*** Supplied entries ***
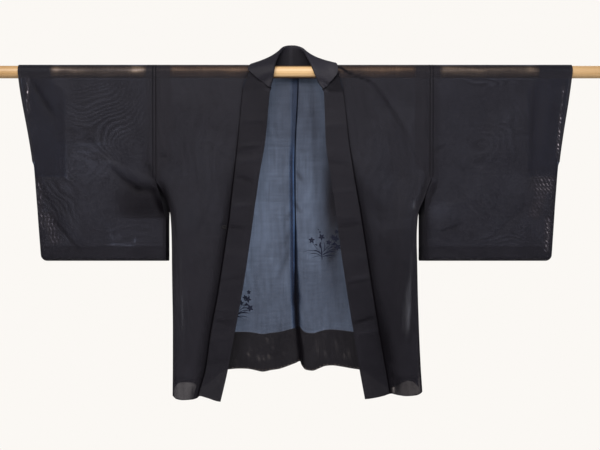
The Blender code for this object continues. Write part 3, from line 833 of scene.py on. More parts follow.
***
*** Supplied entries ***
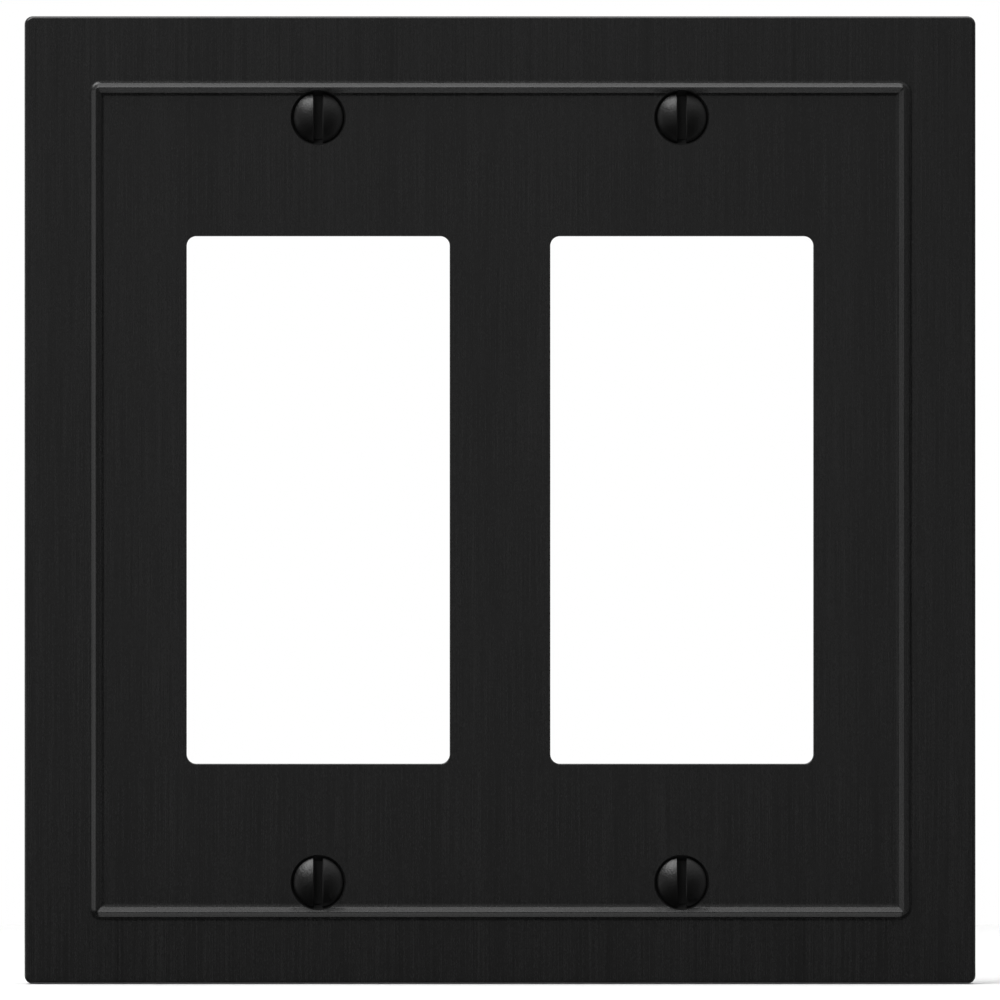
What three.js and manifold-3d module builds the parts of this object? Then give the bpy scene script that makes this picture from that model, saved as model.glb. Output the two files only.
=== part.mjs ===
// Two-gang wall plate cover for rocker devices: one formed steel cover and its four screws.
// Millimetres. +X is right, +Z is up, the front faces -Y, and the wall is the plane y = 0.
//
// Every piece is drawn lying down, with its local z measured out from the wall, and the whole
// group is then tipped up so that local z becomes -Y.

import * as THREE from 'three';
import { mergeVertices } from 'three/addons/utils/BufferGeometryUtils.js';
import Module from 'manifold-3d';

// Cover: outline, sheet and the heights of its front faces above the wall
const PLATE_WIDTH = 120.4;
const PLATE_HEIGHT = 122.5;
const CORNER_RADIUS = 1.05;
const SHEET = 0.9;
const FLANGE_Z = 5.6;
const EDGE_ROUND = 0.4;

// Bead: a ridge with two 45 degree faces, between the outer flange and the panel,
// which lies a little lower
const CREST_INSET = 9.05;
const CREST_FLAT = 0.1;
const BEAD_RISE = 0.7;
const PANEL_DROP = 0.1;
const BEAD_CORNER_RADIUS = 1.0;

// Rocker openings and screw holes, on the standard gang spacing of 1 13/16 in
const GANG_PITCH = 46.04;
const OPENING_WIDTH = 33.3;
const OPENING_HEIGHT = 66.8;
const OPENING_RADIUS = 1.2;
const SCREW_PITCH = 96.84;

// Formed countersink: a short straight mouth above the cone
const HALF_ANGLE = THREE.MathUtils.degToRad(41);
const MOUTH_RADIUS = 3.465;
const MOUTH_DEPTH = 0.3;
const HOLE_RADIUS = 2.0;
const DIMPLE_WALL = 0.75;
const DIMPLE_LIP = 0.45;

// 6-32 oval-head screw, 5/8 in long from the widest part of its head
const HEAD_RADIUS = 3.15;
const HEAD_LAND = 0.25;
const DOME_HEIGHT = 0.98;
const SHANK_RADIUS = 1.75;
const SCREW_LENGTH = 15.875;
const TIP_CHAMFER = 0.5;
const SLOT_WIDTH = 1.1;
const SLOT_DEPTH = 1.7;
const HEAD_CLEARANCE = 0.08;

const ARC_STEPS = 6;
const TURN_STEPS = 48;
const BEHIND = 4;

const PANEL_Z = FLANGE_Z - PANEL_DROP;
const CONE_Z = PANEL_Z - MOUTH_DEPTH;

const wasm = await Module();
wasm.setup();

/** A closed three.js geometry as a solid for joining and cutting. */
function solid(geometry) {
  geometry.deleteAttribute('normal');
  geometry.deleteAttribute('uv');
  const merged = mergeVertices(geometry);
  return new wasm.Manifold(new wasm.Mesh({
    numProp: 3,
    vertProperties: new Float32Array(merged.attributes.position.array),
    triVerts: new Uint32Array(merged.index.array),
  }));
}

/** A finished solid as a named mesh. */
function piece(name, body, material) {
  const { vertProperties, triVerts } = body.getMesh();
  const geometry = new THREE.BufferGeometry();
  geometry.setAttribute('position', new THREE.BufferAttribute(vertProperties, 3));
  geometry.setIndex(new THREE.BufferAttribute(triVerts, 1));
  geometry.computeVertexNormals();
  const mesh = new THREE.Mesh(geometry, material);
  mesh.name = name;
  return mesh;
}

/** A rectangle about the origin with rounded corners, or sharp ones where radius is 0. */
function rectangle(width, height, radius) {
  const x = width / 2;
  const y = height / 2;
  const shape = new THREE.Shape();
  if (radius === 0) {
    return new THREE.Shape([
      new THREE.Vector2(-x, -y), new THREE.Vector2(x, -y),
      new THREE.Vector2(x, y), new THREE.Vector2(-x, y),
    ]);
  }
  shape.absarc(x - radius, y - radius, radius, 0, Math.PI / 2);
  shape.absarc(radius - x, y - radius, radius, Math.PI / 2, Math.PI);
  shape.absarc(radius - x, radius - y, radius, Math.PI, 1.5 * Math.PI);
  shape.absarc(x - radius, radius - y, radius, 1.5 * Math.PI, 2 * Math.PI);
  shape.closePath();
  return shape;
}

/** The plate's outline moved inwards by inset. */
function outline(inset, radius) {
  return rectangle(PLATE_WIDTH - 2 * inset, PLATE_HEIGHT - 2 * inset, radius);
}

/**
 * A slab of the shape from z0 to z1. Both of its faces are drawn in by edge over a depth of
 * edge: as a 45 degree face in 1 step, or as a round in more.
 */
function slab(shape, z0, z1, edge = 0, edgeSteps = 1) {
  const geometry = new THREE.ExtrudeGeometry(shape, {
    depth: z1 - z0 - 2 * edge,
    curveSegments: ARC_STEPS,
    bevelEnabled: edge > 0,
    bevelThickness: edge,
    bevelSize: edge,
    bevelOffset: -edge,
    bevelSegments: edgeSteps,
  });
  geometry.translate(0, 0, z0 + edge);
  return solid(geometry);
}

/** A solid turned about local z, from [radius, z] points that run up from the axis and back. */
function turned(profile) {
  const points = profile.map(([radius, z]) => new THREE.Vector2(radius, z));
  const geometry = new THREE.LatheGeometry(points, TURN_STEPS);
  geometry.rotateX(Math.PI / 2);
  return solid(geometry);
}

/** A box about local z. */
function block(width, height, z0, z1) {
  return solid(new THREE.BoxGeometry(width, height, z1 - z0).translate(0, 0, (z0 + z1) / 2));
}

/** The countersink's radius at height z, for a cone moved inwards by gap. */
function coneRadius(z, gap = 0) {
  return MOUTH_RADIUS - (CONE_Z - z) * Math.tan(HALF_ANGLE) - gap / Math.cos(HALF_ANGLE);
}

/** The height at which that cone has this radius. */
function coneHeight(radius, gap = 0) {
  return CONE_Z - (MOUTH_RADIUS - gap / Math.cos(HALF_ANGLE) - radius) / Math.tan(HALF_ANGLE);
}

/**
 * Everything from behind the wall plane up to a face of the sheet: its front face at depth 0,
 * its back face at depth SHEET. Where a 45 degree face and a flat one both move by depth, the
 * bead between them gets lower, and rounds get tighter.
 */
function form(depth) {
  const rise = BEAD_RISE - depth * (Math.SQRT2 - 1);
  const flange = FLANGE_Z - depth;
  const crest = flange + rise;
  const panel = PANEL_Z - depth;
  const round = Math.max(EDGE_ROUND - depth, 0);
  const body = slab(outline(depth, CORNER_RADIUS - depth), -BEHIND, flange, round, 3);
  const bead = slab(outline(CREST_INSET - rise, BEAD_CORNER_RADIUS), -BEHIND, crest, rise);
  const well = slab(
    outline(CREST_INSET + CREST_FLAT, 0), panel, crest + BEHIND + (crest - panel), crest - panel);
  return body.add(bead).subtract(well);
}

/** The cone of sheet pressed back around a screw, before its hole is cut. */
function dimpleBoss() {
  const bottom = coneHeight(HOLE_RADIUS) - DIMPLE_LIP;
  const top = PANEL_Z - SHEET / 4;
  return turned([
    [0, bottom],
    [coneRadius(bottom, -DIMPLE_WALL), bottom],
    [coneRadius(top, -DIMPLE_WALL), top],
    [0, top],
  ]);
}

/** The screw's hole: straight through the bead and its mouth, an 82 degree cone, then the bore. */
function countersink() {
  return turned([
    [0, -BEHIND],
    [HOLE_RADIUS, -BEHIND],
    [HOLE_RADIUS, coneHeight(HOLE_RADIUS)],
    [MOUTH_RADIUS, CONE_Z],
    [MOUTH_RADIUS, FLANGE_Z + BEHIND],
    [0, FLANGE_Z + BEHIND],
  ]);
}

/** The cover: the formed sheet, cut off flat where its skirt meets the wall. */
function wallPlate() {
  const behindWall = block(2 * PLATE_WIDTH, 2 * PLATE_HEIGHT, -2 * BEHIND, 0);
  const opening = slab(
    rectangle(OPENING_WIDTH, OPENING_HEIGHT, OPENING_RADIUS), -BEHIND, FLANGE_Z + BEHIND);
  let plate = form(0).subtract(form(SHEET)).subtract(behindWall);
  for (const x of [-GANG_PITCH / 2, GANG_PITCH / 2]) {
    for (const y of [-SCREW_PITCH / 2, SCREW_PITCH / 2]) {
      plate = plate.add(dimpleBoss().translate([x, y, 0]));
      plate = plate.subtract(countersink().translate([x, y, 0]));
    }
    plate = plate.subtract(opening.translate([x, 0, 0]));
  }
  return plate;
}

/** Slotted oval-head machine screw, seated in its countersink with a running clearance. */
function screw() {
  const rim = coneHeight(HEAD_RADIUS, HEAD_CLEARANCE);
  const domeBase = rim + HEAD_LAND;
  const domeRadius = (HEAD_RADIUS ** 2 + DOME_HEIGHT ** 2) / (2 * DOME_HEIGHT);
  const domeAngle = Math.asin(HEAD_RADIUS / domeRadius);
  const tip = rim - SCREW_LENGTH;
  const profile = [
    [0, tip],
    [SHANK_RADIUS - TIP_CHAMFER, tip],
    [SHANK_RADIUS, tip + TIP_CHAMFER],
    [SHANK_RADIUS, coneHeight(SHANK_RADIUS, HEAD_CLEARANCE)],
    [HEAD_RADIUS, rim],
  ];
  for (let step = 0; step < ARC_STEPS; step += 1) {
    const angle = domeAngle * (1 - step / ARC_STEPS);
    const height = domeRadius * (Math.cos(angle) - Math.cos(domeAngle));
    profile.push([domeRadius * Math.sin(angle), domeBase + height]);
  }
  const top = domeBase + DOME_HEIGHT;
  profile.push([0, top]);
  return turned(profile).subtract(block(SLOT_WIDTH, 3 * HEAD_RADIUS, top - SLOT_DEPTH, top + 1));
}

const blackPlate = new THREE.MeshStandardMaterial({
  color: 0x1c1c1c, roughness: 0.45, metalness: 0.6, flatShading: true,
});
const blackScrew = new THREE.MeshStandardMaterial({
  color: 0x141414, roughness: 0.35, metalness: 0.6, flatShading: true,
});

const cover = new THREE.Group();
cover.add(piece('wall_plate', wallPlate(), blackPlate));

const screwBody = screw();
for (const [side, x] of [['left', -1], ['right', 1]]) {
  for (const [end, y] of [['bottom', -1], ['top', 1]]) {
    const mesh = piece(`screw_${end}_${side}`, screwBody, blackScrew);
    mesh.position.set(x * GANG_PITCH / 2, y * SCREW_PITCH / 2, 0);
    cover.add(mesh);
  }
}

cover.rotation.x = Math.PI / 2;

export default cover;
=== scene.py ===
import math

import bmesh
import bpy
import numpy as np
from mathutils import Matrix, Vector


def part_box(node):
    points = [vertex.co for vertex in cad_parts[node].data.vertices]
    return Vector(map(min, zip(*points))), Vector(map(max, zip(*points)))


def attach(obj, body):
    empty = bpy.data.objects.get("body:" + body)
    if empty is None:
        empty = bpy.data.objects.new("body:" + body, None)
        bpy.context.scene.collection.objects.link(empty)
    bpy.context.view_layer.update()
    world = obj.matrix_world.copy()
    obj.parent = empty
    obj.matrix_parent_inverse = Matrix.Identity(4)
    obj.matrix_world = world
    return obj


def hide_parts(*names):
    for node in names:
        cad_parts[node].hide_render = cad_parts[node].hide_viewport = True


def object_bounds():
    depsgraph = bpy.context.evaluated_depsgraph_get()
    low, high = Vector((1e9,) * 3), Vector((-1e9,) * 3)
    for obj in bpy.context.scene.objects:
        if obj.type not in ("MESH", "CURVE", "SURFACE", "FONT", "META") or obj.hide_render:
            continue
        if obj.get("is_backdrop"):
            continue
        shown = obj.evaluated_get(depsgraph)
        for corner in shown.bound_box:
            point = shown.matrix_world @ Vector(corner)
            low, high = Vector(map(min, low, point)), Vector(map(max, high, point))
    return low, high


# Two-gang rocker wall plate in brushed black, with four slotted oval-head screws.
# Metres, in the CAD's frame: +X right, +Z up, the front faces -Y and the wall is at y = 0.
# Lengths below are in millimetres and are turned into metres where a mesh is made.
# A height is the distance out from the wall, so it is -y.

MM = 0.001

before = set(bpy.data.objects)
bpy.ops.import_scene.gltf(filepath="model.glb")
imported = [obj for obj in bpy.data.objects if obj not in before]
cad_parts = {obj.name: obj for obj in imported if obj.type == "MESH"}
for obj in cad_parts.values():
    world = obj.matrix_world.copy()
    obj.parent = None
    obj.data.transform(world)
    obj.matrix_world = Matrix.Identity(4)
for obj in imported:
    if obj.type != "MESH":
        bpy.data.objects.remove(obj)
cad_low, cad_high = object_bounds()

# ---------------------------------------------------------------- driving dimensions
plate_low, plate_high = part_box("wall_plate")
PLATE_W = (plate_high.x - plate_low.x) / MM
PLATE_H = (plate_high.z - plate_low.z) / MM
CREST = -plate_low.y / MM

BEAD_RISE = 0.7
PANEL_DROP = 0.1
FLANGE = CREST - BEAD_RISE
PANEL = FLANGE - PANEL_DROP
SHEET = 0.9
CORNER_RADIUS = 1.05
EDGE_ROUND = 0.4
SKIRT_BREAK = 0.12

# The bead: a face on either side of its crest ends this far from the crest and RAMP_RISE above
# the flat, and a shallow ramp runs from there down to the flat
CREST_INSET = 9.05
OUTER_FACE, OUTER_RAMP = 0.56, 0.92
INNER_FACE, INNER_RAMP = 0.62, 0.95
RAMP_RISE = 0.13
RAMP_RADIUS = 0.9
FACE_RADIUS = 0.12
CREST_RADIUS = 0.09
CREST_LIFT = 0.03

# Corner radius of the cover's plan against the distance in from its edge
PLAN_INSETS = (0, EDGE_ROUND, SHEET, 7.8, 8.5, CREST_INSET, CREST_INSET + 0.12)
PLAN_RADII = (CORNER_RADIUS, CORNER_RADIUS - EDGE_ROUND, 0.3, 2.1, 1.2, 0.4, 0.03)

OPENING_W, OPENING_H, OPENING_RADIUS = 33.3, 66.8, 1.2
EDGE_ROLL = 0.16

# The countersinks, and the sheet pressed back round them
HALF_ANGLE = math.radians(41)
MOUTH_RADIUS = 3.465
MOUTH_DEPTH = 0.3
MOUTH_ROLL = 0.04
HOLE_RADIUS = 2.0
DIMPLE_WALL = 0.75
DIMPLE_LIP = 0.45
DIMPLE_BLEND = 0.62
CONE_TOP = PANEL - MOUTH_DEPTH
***
• Given task:
Above is a listing; print exactly its lines from the one with "const screwBody = screw();" through the one with "points = [vertex.co", and no other lines.

• Answer to the problem:
const screwBody = screw();
for (const [side, x] of [['left', -1], ['right', 1]]) {
  for (const [end, y] of [['bottom', -1], ['top', 1]]) {
    const mesh = piece(`screw_${end}_${side}`, screwBody, blackScrew);
    mesh.position.set(x * GANG_PITCH / 2, y * SCREW_PITCH / 2, 0);
    cover.add(mesh);
  }
}

cover.rotation.x = Math.PI / 2;

export default cover;
=== scene.py ===
import math

import bmesh
import bpy
import numpy as np
from mathutils import Matrix, Vector


def part_box(node):
    points = [vertex.co for vertex in cad_parts[node].data.vertices]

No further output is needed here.